WHAT YOU SHOULD DO
Quote verbatim everything from the line containing "hoop_core();" down to the line containing "EdgeRow = tuple[float, float, float]", with both of those lines included and no others.

Items listed in a dataset:
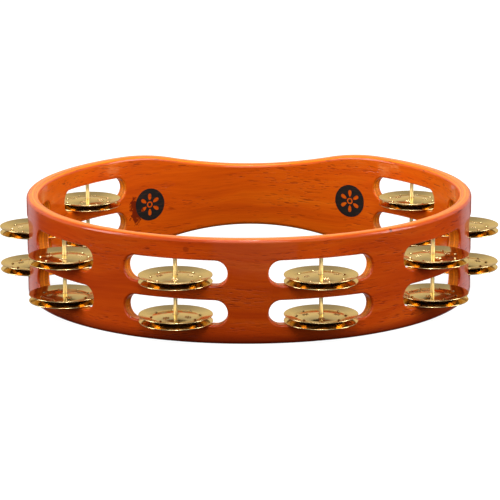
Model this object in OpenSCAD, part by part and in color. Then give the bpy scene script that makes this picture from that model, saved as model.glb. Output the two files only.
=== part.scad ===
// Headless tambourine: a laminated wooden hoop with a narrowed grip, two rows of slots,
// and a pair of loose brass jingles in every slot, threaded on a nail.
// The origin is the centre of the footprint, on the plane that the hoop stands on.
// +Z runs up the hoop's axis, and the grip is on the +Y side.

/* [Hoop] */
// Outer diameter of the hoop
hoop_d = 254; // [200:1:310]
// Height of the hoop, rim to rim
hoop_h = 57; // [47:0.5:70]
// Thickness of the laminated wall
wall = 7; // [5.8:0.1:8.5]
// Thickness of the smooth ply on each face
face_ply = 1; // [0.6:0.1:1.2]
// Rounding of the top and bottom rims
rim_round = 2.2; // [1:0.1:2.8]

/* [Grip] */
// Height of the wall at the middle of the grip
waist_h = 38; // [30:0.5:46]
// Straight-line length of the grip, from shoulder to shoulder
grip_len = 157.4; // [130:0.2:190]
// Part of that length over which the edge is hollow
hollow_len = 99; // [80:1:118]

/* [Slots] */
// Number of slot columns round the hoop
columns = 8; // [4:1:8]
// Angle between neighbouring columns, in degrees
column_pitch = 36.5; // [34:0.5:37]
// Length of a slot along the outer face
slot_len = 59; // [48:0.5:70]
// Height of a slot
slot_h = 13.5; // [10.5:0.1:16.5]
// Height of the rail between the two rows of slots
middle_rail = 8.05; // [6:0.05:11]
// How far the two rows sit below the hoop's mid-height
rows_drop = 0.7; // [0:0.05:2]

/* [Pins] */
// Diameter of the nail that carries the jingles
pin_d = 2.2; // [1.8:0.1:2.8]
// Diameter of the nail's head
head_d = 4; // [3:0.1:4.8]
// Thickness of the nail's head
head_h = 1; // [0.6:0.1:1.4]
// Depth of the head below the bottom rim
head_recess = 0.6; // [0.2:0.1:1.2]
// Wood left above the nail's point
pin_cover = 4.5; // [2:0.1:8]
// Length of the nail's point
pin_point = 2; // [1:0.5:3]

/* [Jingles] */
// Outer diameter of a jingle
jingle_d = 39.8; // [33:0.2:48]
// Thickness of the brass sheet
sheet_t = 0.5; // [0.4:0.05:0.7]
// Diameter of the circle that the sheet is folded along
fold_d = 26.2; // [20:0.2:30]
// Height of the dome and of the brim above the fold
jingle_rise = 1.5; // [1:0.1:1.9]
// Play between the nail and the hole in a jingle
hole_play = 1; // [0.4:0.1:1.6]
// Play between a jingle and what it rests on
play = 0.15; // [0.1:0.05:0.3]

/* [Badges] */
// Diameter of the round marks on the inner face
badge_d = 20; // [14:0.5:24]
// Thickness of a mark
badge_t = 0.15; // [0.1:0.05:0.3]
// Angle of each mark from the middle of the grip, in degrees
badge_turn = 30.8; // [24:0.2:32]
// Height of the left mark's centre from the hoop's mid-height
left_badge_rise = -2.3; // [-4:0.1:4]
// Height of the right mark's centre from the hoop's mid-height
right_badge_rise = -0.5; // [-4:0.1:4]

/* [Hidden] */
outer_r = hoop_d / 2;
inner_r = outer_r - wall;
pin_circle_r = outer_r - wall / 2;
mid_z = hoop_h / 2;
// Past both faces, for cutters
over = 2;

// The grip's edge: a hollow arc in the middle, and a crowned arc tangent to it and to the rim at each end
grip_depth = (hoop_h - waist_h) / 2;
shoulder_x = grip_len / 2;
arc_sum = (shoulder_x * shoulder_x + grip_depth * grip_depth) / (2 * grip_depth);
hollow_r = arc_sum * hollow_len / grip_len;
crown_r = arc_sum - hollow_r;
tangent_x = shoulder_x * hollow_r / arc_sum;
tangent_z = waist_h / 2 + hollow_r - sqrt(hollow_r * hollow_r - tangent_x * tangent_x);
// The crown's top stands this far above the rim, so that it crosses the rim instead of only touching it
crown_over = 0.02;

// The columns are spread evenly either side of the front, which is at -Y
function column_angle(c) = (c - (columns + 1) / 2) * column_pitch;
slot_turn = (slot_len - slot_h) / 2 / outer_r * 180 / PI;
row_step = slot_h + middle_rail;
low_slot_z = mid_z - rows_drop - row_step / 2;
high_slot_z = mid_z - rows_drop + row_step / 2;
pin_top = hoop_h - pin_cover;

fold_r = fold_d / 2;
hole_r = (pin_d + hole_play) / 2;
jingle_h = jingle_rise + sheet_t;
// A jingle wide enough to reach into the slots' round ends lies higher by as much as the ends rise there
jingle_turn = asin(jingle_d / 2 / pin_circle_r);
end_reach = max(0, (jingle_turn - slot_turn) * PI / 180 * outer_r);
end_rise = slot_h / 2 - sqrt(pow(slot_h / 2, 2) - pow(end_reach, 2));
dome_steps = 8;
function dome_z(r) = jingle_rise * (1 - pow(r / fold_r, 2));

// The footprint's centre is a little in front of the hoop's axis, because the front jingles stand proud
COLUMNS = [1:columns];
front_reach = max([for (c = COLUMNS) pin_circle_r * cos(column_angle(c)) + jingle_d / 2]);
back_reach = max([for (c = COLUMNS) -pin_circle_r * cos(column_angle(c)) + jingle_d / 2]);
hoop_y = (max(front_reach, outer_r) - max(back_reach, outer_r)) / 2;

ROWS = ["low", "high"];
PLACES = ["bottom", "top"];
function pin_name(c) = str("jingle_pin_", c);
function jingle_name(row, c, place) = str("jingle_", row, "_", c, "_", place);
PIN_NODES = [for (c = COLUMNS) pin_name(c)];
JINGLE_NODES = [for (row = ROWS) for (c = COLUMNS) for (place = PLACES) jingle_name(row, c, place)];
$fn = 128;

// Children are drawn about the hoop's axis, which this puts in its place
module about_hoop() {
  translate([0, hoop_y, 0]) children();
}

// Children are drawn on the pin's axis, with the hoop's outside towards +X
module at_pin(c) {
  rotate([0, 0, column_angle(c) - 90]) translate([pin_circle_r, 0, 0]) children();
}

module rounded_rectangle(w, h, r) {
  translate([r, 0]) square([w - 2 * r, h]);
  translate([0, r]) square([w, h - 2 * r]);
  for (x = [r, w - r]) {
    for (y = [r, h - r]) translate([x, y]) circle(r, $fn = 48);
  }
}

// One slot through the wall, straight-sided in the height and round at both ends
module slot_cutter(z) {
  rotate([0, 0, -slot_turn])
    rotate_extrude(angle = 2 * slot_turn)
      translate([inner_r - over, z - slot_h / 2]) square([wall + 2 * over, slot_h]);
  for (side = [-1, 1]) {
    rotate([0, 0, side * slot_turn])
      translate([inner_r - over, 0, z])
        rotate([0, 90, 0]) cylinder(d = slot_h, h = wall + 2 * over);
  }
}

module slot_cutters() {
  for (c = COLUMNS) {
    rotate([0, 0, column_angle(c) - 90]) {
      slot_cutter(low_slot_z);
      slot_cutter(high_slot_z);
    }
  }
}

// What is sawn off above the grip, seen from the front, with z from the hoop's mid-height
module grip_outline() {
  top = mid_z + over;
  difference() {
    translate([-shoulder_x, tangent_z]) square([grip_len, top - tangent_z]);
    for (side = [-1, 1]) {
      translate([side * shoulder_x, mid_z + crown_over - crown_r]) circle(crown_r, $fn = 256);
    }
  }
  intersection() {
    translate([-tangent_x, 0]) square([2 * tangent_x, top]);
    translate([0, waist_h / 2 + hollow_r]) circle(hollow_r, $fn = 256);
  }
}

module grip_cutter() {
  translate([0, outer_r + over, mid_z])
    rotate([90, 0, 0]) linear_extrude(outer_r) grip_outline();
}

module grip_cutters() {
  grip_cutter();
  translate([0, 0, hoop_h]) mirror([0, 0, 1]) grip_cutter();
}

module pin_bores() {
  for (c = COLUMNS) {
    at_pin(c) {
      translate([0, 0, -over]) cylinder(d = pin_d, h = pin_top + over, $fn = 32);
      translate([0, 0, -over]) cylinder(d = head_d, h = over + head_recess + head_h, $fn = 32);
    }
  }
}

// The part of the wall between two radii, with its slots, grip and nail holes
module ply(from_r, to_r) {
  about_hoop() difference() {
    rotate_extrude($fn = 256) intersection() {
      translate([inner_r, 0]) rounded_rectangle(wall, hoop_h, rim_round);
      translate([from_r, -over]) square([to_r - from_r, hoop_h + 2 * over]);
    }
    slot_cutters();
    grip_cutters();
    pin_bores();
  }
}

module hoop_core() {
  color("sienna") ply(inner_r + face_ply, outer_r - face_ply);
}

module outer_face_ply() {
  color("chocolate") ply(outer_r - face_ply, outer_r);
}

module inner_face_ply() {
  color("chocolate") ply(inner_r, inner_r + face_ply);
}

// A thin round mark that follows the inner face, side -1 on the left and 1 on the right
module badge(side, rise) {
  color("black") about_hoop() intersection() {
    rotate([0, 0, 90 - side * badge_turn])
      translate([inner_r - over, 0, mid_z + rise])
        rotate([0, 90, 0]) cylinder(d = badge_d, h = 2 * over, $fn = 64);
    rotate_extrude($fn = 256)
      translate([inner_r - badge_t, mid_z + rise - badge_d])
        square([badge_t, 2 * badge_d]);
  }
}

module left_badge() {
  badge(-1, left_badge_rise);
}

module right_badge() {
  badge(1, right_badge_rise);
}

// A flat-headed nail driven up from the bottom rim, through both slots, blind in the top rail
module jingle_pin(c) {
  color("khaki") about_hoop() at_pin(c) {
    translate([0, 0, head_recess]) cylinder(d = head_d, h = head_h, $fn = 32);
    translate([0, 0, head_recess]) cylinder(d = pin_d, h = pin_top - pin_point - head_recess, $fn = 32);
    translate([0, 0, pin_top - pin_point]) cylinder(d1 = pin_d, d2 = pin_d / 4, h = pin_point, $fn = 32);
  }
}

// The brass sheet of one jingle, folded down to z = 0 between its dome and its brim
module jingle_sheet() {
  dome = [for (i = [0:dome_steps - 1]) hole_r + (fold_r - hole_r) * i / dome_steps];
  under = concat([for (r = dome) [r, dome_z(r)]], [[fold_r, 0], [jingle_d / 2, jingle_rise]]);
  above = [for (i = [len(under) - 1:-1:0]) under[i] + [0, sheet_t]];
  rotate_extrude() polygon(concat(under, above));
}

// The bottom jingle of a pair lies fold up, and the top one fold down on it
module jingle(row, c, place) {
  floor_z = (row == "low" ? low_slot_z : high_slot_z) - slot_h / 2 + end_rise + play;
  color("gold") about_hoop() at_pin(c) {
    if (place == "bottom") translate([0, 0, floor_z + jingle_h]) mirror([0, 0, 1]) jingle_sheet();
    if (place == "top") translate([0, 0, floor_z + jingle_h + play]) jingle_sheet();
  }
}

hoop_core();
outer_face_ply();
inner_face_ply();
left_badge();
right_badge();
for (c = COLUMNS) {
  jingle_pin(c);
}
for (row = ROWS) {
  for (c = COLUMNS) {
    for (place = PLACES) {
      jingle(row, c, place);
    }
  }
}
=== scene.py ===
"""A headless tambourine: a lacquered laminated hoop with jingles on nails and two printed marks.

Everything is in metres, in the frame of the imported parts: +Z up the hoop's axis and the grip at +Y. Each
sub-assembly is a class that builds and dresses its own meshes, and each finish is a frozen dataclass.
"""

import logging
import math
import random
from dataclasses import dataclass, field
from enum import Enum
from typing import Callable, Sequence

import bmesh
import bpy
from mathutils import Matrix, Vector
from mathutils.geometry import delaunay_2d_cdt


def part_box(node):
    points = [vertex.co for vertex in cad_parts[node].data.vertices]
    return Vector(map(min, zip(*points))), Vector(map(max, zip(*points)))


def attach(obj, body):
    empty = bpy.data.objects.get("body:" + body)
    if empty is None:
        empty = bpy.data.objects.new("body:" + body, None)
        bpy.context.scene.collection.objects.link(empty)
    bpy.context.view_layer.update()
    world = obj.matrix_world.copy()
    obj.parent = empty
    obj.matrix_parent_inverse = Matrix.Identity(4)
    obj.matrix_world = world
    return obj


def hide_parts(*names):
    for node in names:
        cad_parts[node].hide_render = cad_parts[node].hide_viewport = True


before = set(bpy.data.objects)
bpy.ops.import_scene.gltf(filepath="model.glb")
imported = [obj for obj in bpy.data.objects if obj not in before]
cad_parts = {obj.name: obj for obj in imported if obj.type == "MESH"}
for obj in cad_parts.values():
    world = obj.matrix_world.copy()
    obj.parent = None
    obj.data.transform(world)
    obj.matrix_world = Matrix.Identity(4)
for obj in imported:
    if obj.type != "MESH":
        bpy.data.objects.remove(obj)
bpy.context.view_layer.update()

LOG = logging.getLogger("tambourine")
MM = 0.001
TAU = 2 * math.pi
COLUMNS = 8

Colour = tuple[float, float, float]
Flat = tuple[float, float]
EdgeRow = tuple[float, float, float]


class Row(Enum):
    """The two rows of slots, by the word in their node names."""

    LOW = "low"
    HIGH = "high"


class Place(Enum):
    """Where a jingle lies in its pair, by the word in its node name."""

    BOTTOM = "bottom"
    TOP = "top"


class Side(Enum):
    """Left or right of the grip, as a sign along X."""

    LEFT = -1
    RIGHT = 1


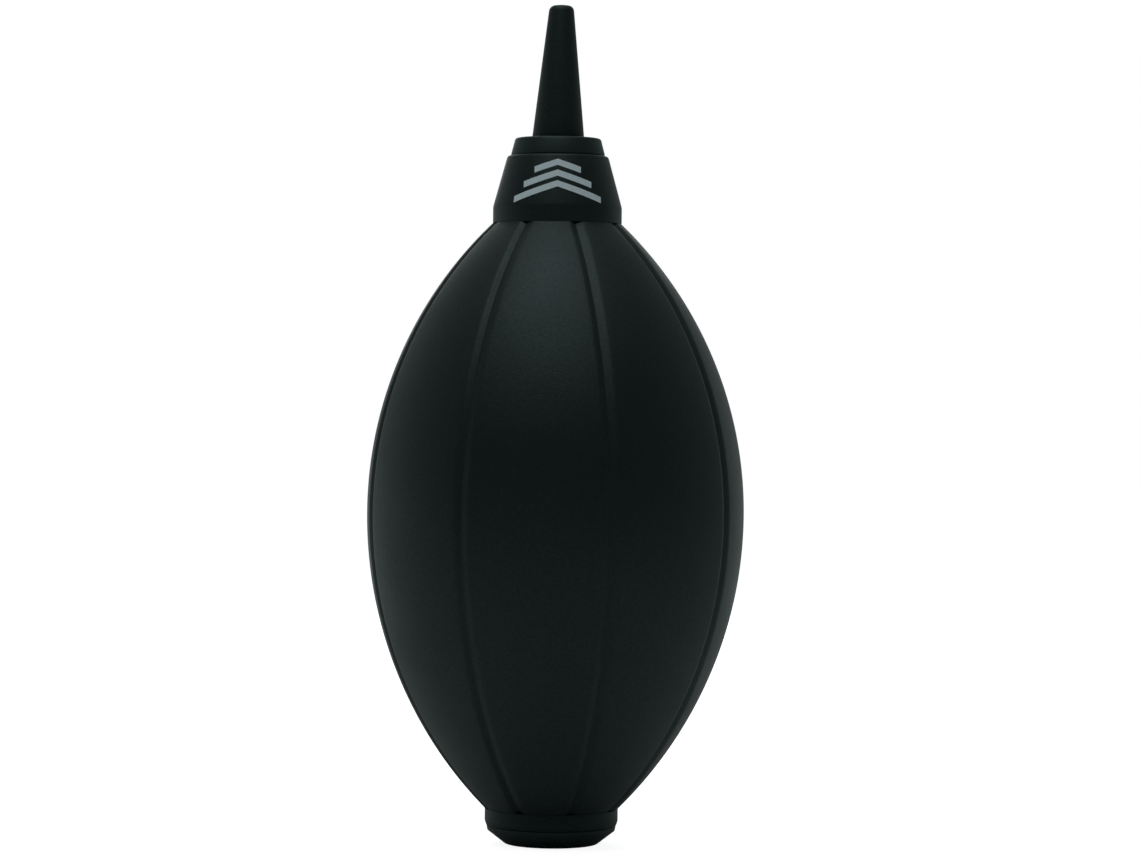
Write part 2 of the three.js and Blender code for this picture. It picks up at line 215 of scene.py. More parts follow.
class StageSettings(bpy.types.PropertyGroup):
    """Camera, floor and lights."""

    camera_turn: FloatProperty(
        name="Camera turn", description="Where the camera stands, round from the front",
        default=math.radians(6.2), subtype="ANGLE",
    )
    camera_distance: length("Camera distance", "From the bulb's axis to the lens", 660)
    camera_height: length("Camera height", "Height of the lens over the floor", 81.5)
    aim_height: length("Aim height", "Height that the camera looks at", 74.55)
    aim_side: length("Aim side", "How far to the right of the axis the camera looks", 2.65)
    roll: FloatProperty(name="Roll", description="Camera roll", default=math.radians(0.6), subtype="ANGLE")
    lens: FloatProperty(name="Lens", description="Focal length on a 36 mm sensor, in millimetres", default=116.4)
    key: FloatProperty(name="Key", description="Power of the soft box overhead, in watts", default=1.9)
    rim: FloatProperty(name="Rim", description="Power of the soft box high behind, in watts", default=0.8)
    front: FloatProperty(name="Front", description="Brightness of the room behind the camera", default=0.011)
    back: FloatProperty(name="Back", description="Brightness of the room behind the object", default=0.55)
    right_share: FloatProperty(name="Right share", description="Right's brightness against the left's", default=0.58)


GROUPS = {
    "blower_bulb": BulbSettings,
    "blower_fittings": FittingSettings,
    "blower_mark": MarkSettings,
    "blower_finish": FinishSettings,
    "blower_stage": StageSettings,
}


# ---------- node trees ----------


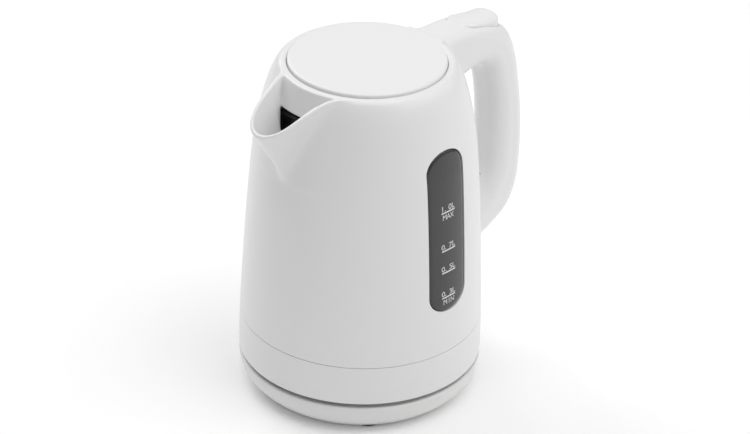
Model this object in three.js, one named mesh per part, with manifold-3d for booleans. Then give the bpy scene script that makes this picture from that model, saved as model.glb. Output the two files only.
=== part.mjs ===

ANSWER FOR THIS EXERCISE
hoop_core();
outer_face_ply();
inner_face_ply();
left_badge();
right_badge();
for (c = COLUMNS) {
  jingle_pin(c);
}
for (row = ROWS) {
  for (c = COLUMNS) {
    for (place = PLACES) {
      jingle(row, c, place);
    }
  }
}
=== scene.py ===
"""A headless tambourine: a lacquered laminated hoop with jingles on nails and two printed marks.

Everything is in metres, in the frame of the imported parts: +Z up the hoop's axis and the grip at +Y. Each
sub-assembly is a class that builds and dresses its own meshes, and each finish is a frozen dataclass.
"""

import logging
import math
import random
from dataclasses import dataclass, field
from enum import Enum
from typing import Callable, Sequence

import bmesh
import bpy
from mathutils import Matrix, Vector
from mathutils.geometry import delaunay_2d_cdt


def part_box(node):
    points = [vertex.co for vertex in cad_parts[node].data.vertices]
    return Vector(map(min, zip(*points))), Vector(map(max, zip(*points)))


def attach(obj, body):
    empty = bpy.data.objects.get("body:" + body)
    if empty is None:
        empty = bpy.data.objects.new("body:" + body, None)
        bpy.context.scene.collection.objects.link(empty)
    bpy.context.view_layer.update()
    world = obj.matrix_world.copy()
    obj.parent = empty
    obj.matrix_parent_inverse = Matrix.Identity(4)
    obj.matrix_world = world
    return obj


def hide_parts(*names):
    for node in names:
        cad_parts[node].hide_render = cad_parts[node].hide_viewport = True


before = set(bpy.data.objects)
bpy.ops.import_scene.gltf(filepath="model.glb")
imported = [obj for obj in bpy.data.objects if obj not in before]
cad_parts = {obj.name: obj for obj in imported if obj.type == "MESH"}
for obj in cad_parts.values():
    world = obj.matrix_world.copy()
    obj.parent = None
    obj.data.transform(world)
    obj.matrix_world = Matrix.Identity(4)
for obj in imported:
    if obj.type != "MESH":
        bpy.data.objects.remove(obj)
bpy.context.view_layer.update()

LOG = logging.getLogger("tambourine")
MM = 0.001
TAU = 2 * math.pi
COLUMNS = 8

Colour = tuple[float, float, float]
Flat = tuple[float, float]
EdgeRow = tuple[float, float, float]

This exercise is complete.